Ф. Б. Ты ощущаешь обязательства по отношению к своим читателям?
Р. Г. Никаких. Я не общественно полезная организация. Зато я верен в дружбе… тебе это известно. Но предупреждаю, я не собираюсь говорить все, потому что черту, за которой начинается доносительство, я не перехожу. Невозможно до конца «раскрыться» самому, не «раскрывая» при этом других, тех, чьи секреты сыграли какую-то роль в твоей жизни. Я соглашаюсь на «скандальность» в том, что касается меня самого, но я не вправе подставлять других, потому что для меня «скандальность» означает не то же самое, что для них. Еще осталось много людей, для которых скандально то, что естественно. Секс, например. И потом, есть чужие секреты, признания. Люди, с которыми я едва знаком, доверяются мне с удивительной легкостью. Не знаю, почему они это делают, думаю, потому что понимают, что я не из полиции.
Ф. Б. ?!
Р. Г. Да, они чувствуют, что я не следую параграфам полицейского устава в вопросах морали, не сужу по ханжеским критериям. Мне противна благочестивая ложь во имя морали, я ненавижу фальшивые декорации. Я не считаю, что, закрывая бордели, вы доказываете, что сами не продаетесь. Когда ты обличаешь аборт с высоты своей «морали», как это делает, например, Коллегия врачей, отлично зная, что миллион женщин ежегодно будет по-прежнему подпольно подвергать себя пыткам, ну что ж! — я говорю, что эта вот «моральная высота» — низость. Это мораль сытых, из той же области, что и христианство без смирения, без жалости, которое не знает про существование комнаты для прислуги. «Жизнь священна» — это прежде всего вопрос: какая дается жизнь, какой шанс? Бывают такие условия, когда «священный характер жизни» — это геноцид… Но мораль полицейского устава слепа, ей плевать, она не вникает, и это мелко-мелко… мелкобуржуазность или мелкомарксизм. Так что я с наиполнейшей свободой буду говорить о себе самом, но не о других. Вот мои причины, вот почему я согласился, и ты можешь вести свой «допрос» как тебе заблагорассудится. Я буду отвечать. И потом, возможно, есть что-то, чего я сам про себя не знаю и что ты мне откроешь, расспрашивая меня. И возможно, это поправимо. Хотя меня бы это удивило. Так что давай.
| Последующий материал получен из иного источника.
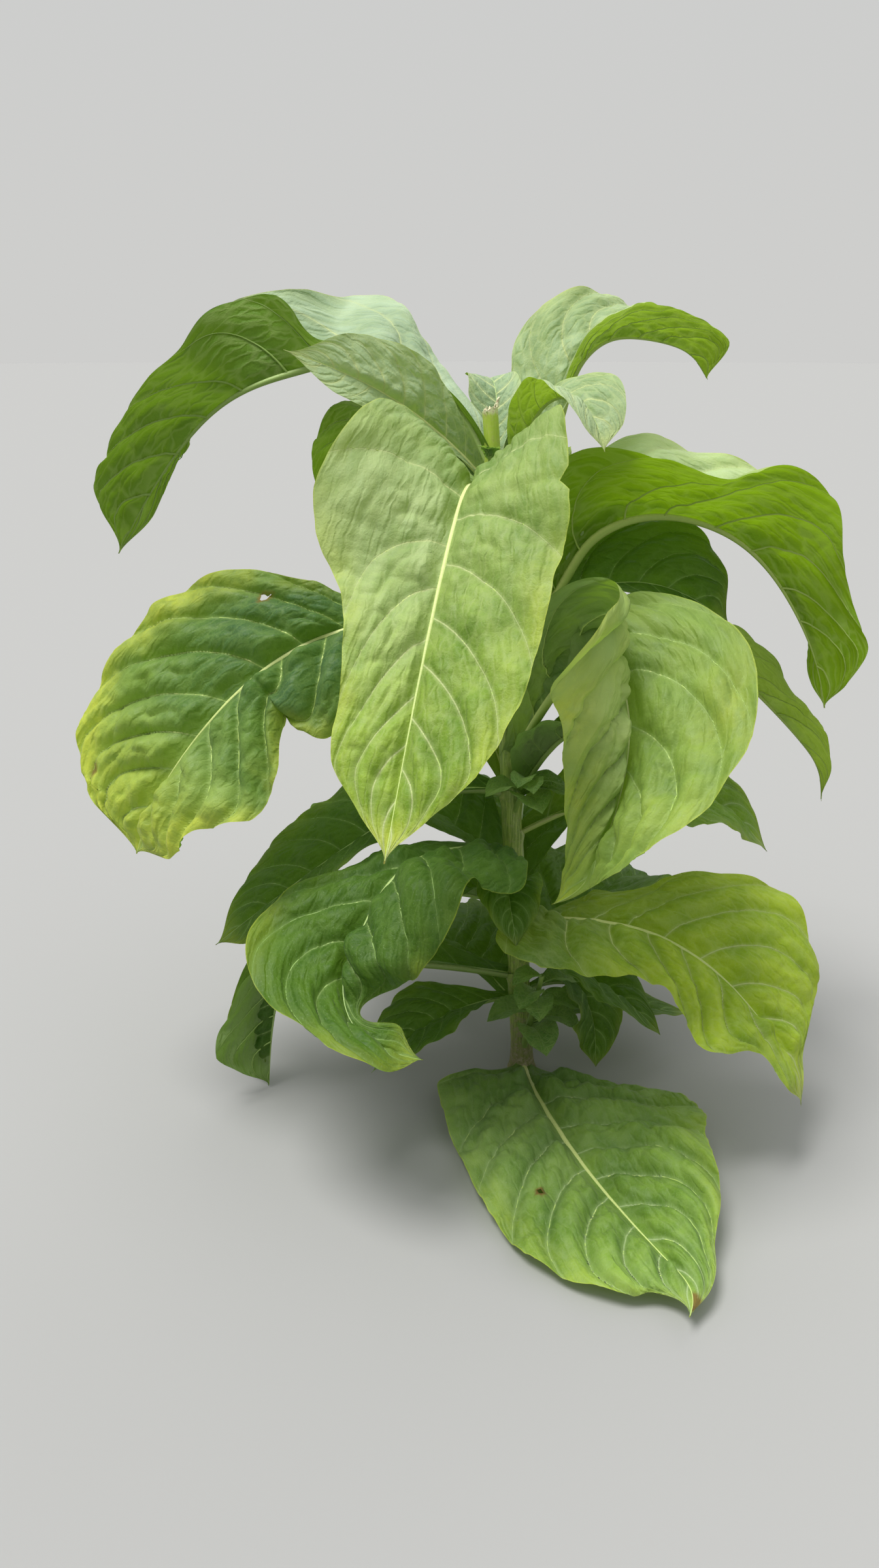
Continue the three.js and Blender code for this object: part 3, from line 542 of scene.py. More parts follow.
def marginHalf(leaf, look, s, side, seed):
    # Half widths with the small unevenness of a real margin, and its nicks
    half = halfWidths(leaf, s, side)
    run, lane = s * leaf["length"], side * 50.0 + 0 * s
    uneven = softNoise(run, lane, reliefSizes["edge"], seed)
    uneven = uneven + 0.5 * softNoise(run, lane, reliefSizes["fineEdge"], seed + 5)
    half = half * (1 + look["rough"] * uneven)
    for nickSide, place, depth, width in look["nicks"]:
        if nickSide == side:
            half = half * (1 - depth * np.maximum(0, 1 - np.abs(s - place) / width) ** 0.7)
    return half


def warpHoles(leaf, look, s, v, half, hand):
    # Draws the points inside each hole out to its ragged rim; returns which cells stay
    inside = np.zeros(s.shape, bool)
    rim = np.zeros(s.shape)
    for place, across, radius, lobes in look["holes"]:
        if across * hand < 0:
            continue
        width = np.interp(place, s[:, 0], half[:, 0])
        x = v * half - abs(across) * width
        y = (s - place) * leaf["length"]
        angle = np.arctan2(y, x)
        edge = radius * (1 + 0.25 * np.sin(lobes * angle + 1) + 0.1 * np.sin(7 * angle))
        reach = np.maximum(np.hypot(x, y), 1e-6)
        within = reach < edge
        drawn = np.where(within, edge / reach, 1)
        v = np.where(within, (x * drawn + abs(across) * width) / half, v)
        s = np.where(within, place + y * drawn / leaf["length"], s)
        inside |= within
        rim = np.maximum(rim, 1 - smooth(reach - edge, 0, 5))
    allInside = inside[:-1, :-1] & inside[1:, :-1] & inside[:-1, 1:] & inside[1:, 1:]
    return s, v, ~allInside, rim


def relief(leaf, look, s, v, half, index, seed):
    # Height over the smooth blade: cushions between the veins, crumpling and a frilled margin
    size = reliefSizes
    u = index - np.floor(index)
    bulge = (1 - (2 * u - 1) ** 2) ** 0.75
    x, y = v * half, s * leaf["length"]
    wide = smooth(half, 15, 90)
    fade = smooth(v, 0.0, 0.16) * (1 - 0.5 * v**4) * smooth(s, 0, 0.1)
    fade = fade * (1 - 0.8 * smooth(s, 0.9, 1)) * wide
    uneven = 0.8 + 0.5 * softNoise(x, y, size["patches"], seed)
    ladder = np.abs(softNoise(index * size["ladderStep"], x, size["ladders"], seed + 1)) ** 0.6
    lift = look["quilt"] * fade * bulge * (1.2 * uneven + 0.7 * ladder)
    puckers = np.abs(softNoise(x, y, size["puckers"], seed + 2)) ** 0.7
    puckers = puckers + 0.45 * np.abs(softNoise(x, y, size["finePuckers"], seed + 3)) ** 0.7
    puckers *= 1.7 - 0.7 * smooth(s, 0.15, 0.5)      # deeper near the base
    crumples = softNoise(x, y, size["crumples"], seed + 6)
    lift += look["crumple"] * fade * (1.6 * crumples + 1.9 * puckers)
    ends = np.sin(np.pi * np.clip(s, 0, 1)) ** 0.6
    turns = look["frillWaves"] * s + 0.6 * softNoise(y, y * 0, size["frillDrift"], seed + 4)
    lift += look["frill"] * np.sin(2 * np.pi * turns) * ends * v**4 * wide
    return lift * along(look["room"], s, 1)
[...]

Ф. Б. В тебе слились писатель и мировая «звезда», человек и фигура. Эти два Ромена Гари хорошо уживаются друг с другом?
Р. Г. Нет, очень плохо. Они друг друга ненавидят, делают друг другу гадости, ссорятся, врут, строят друг другу козни и по-настоящему пришли к согласию лишь однажды, как раз по поводу этих бесед, надеясь помириться… Да, вот и еще одна причина. Хорошо, что ты напомнил мне об этом.
Ф. Б. Все читатели «Обещания на рассвете» знают, что тебя воспитала необыкновенная мать…
Р. Г. Она стала «необыкновенной», потому что «Обещание на рассвете» вызволило ее из забвения, в которое канут все матери, и «познакомило с ней публику». Существует видимо-невидимо «невероятных» матерей, о которых никто не помнит, потому что их сыновья не смогли написать «Обещание на рассвете», вот и все. Во тьме веков полно восхитительных неизвестных, неведомых матерей, абсолютно не осознающих свое величие, как не осознавала и моя. Матерей, растящих своих детей в куда более невыносимых условиях, чем те, в которых билась она. Матерей надрывающихся, старина, и надорвавшихся. Я смог спасти от забвения одну, и всего-то. Правда, она была исключительна в силу своего блеска, колоритности, яркости — но не в силу любви, понимаешь, не в силу любви, она была в лидирующей группе, вот и все. Знаешь, матерям никогда не воздают по заслугам. Моя, по крайней мере, получила книгу.